I love that you don’t just focus on one thing either — there’s architecture, there’s humor, and there’s sadness. Are you ever telling a story beyond the image? Are you ever grouping your images together to tell a narrative? Or do you treat each picture as its own entity?
Well, I think I do both. I look at every picture individually. There has to be some kind of pinch in my stomach to feel that this is the picture for me, because I’ll use it as a mirror of how I feel that day. That’s my ambition for other people as well. When they look at my images, they have to be open in a way that anyone who looks at them can make up their own stories. I feel that if I tell the complete story, I close the image.

It doesn’t allow the viewer to expand.
Exactly. Here, nothing really happened — I just saw a chair, and it was instinct to me to take a picture.

From the texture?
Yes.

I love the floor, the grime on the floor. 
I work a lot with the aesthetics of the image like the texture, the light, and the flash. I always use flash, because it has become the aesthetic for me, as well. The skin tones become more shiny, and it adds more contrast to the picture.

You’ve almost created that look though without letting it drop off on the edges.
There's also more light in here than out there.

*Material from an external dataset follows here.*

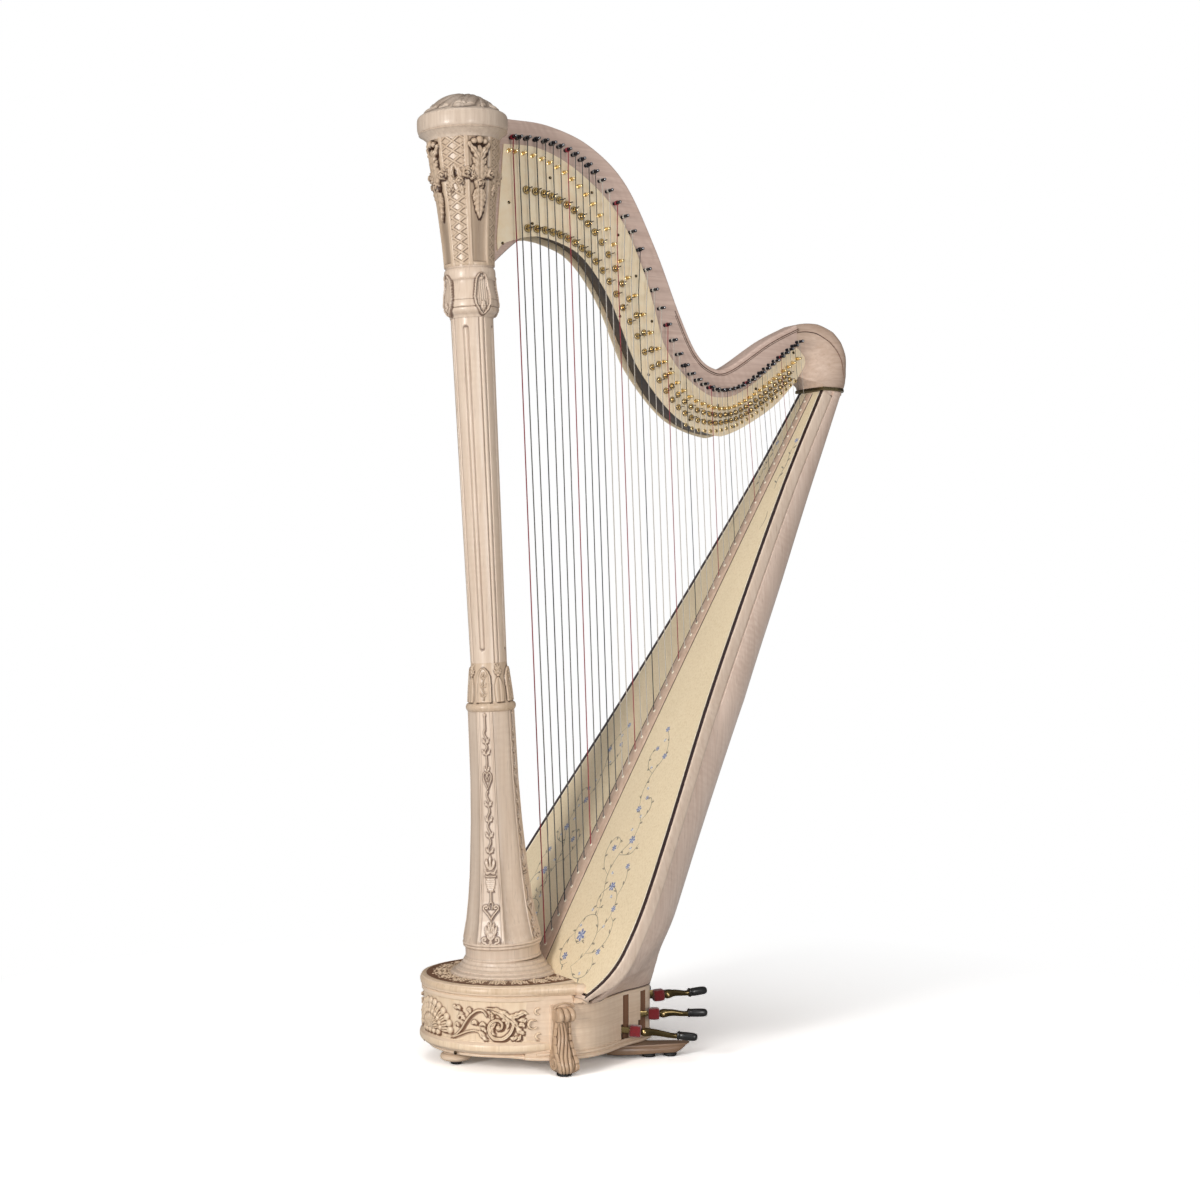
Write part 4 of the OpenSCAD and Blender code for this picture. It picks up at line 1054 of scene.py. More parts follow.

When dealing with heavy black and lights, it makes sense. Is there anything you want to say to our readers about how to drop all the pretensions and get out there and shoot? Is there any trick you can tell them, so they can just go out there and stop being scared?
You have to be open yourself, you have to be able to give yourself. If you expect other people to be open and to give, even though you are the photographer, and you’re the one looking at someone else, it’s important that there’s some kind of exchange in that encounter. I think that’s the most important thing. The more you give yourself, the more you will gain in your images of other people.